**** DATA ****

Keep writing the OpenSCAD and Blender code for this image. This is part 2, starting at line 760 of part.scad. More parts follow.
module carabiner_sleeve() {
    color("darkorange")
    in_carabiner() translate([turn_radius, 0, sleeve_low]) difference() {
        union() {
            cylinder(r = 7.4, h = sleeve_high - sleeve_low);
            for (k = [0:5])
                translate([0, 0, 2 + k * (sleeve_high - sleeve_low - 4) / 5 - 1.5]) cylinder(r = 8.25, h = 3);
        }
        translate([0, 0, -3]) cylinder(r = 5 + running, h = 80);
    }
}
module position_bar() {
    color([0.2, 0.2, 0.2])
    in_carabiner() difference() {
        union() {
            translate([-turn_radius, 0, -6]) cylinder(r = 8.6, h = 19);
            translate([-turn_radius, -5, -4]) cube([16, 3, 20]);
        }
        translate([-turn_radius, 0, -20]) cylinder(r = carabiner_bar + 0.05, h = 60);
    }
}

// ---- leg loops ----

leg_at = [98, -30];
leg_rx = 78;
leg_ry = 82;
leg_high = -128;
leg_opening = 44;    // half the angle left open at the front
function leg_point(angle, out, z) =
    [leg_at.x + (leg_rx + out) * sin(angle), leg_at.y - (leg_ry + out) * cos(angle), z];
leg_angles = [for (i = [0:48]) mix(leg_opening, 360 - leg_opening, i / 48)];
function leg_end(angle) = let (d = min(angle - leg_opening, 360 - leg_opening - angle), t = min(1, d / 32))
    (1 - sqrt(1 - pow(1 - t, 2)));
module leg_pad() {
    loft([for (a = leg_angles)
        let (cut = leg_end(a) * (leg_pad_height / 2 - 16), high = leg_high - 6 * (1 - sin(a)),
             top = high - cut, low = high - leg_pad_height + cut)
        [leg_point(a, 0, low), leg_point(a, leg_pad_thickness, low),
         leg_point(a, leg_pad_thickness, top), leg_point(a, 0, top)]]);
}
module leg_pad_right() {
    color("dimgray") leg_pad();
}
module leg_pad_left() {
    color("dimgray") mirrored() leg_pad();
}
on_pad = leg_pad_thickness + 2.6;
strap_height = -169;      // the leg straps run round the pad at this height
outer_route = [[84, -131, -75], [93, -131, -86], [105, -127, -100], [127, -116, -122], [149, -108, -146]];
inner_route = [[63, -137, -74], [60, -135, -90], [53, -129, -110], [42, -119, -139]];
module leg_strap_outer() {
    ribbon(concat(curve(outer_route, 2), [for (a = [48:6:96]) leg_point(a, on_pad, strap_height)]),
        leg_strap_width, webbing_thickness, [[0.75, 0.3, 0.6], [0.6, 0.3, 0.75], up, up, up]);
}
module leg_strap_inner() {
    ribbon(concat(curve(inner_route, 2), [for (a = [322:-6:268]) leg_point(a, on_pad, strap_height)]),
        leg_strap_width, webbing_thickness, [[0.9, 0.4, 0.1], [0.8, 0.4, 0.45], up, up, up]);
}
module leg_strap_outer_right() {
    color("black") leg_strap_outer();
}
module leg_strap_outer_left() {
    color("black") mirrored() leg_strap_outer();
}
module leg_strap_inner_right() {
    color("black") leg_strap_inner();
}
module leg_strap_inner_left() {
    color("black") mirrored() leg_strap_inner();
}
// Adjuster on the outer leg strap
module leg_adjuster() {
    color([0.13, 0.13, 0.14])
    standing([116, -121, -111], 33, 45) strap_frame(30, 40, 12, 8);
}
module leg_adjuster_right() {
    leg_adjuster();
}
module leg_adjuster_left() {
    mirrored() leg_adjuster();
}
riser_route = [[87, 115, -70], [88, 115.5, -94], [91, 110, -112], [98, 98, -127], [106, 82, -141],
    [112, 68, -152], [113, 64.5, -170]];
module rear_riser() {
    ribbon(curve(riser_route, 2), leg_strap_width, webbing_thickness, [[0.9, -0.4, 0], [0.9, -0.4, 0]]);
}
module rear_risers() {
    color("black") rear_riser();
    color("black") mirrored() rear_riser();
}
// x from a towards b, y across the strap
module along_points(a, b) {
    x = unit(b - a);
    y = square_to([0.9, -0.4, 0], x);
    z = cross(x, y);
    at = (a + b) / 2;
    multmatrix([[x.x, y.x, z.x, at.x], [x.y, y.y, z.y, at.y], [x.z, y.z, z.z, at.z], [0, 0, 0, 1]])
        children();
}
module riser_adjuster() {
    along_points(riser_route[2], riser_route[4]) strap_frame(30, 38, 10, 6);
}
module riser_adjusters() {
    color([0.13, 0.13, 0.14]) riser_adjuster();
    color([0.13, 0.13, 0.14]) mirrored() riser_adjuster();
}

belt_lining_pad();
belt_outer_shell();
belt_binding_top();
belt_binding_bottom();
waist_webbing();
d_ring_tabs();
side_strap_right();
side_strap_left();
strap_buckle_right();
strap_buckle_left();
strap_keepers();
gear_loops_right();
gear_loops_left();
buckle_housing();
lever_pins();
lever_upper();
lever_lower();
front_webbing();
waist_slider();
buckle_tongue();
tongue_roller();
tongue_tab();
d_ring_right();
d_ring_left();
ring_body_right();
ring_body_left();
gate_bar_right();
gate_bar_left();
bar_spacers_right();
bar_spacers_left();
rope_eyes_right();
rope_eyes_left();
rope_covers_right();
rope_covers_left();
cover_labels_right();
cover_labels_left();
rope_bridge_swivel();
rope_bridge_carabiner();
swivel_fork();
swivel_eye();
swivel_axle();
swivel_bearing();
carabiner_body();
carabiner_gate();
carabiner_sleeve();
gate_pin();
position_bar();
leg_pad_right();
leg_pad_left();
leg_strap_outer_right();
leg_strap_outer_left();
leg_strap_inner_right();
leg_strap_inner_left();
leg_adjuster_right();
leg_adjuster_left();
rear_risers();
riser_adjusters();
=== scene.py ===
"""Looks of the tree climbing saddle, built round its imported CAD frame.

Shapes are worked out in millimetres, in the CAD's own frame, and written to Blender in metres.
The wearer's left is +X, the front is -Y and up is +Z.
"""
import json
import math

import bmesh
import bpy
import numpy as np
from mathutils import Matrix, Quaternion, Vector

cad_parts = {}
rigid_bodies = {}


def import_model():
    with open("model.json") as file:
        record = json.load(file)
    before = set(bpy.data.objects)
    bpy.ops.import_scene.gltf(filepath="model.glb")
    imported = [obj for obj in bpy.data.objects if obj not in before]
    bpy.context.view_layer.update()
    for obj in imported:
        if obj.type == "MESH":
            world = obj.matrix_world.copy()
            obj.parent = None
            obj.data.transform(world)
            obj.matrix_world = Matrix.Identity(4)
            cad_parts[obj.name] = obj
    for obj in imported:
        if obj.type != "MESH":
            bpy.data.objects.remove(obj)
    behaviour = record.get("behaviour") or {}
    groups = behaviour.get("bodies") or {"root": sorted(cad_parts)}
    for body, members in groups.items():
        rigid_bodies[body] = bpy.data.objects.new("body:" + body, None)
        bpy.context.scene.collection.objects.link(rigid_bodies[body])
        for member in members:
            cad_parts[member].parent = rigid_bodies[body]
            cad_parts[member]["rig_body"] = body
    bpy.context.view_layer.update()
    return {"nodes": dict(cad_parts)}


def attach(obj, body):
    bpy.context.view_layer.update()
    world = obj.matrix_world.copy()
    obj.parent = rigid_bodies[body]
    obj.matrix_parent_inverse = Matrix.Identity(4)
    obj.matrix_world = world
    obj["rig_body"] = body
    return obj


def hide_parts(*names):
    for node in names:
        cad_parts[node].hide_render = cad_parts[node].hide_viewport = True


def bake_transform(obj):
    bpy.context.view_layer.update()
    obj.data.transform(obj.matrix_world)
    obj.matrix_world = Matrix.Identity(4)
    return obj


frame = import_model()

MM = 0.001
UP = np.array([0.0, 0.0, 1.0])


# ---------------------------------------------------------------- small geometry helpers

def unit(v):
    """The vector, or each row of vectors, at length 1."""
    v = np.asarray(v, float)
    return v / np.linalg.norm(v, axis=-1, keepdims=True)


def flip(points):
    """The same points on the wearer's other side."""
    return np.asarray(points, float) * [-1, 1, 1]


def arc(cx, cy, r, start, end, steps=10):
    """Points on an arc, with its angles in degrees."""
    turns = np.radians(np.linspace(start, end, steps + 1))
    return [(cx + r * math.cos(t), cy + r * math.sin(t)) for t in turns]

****

Repeat, with no changes, each line from the one with "obj.parent = rigid_bodies[body]" to the end of the listing, including both ends and nothing else.

• EXERCISE RESULT:
    obj.parent = rigid_bodies[body]
    obj.matrix_parent_inverse = Matrix.Identity(4)
    obj.matrix_world = world
    obj["rig_body"] = body
    return obj


def hide_parts(*names):
    for node in names:
        cad_parts[node].hide_render = cad_parts[node].hide_viewport = True


def bake_transform(obj):
    bpy.context.view_layer.update()
    obj.data.transform(obj.matrix_world)
    obj.matrix_world = Matrix.Identity(4)
    return obj


frame = import_model()

MM = 0.001
UP = np.array([0.0, 0.0, 1.0])


# ---------------------------------------------------------------- small geometry helpers

def unit(v):
    """The vector, or each row of vectors, at length 1."""
    v = np.asarray(v, float)
    return v / np.linalg.norm(v, axis=-1, keepdims=True)


def flip(points):
    """The same points on the wearer's other side."""
    return np.asarray(points, float) * [-1, 1, 1]


def arc(cx, cy, r, start, end, steps=10):
    """Points on an arc, with its angles in degrees."""
    turns = np.radians(np.linspace(start, end, steps + 1))
    return [(cx + r * math.cos(t), cy + r * math.sin(t)) for t in turns]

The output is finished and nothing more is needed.